The ruling powers at the DOJ and DOE have chosen their own artificial norms which are inherently domineering, restrictive, and restraining in the details of life and which ultimately lead to loss of freedom on American college campuses. Even as court challenges will surely reverse the most extreme elements of the regulations, the ever present powerful grasp and pervasive reach of Big Brother will still sap much of the spirit and energy of all but the hardiest of American citizens.

Larry G. Johnson

Sources:

Department of Justice, Civil Rights Division and Department of Education, Office of Civil Rights, DOJ Case No.

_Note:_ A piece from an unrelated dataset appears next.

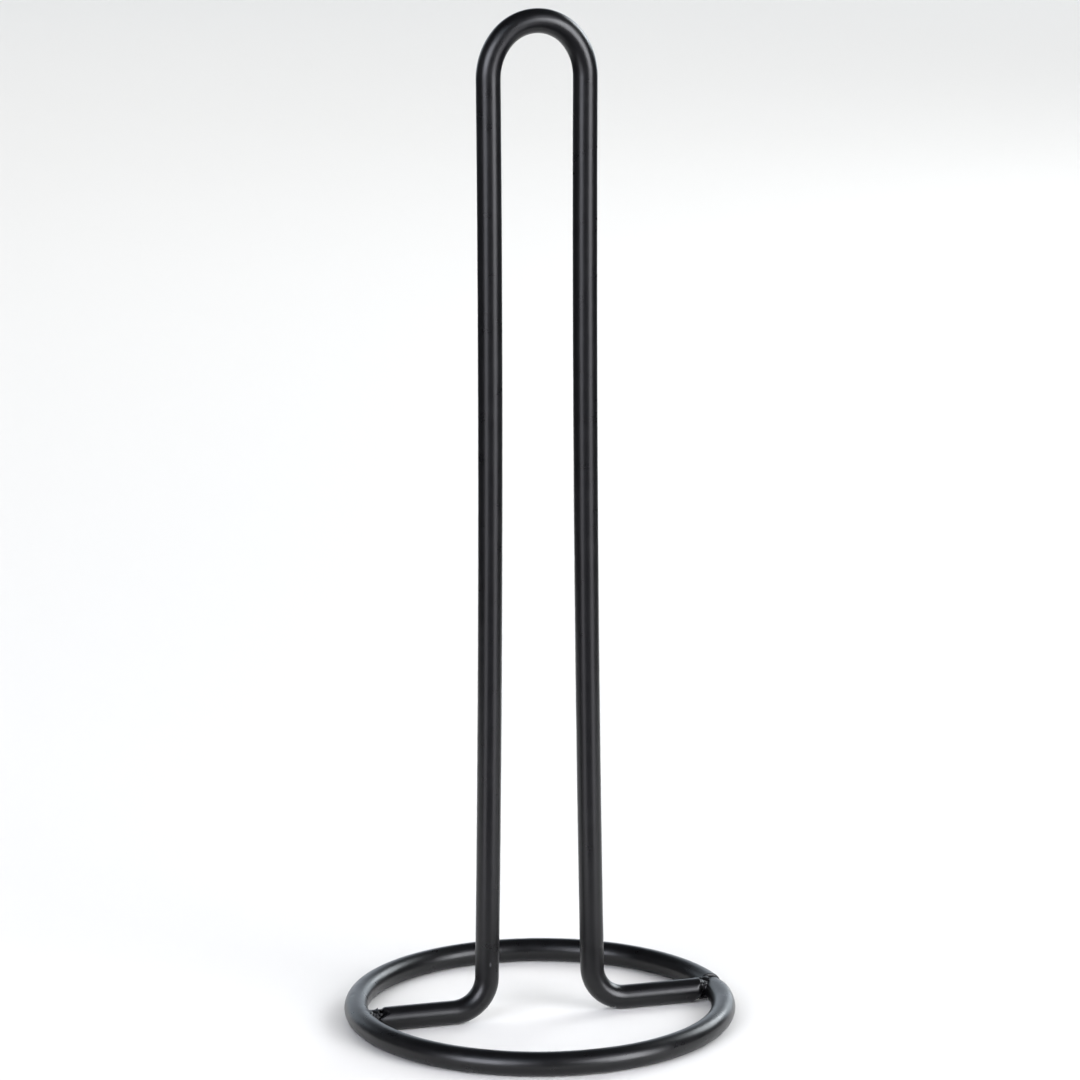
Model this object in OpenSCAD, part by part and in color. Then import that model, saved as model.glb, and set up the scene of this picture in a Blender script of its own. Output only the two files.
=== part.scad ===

DJ 169-44-9, OCR Case No. 10126001, Resolution Agreement – The University of Montana, Missoula, Montana, (May 8, 2013). http://www2.ed.gov/documents/press-releases/montana-missoula-resolution-agreement.pdf (accessed May 28, 2013).

Department of Justice, Civil Rights Division and Department of Education, Office of Civil Rights, DOJ Case No. DJ 169-44-9, OCR Case No. 10126001, Letter to President Royce Engstrom, Office of the President The University of Montana, Missoula, Montana, (May 9, 2013), pp. l, 4, 6. http://www2.ed.gov/documents/press-releases/montana-missoula-letter.pdf (accessed May 28, 2013).

Alexis De Tocqueville, Democracy in America, Gerald E. Bevan, Trans., (London, England: Penguin Books, 2003), p. 806.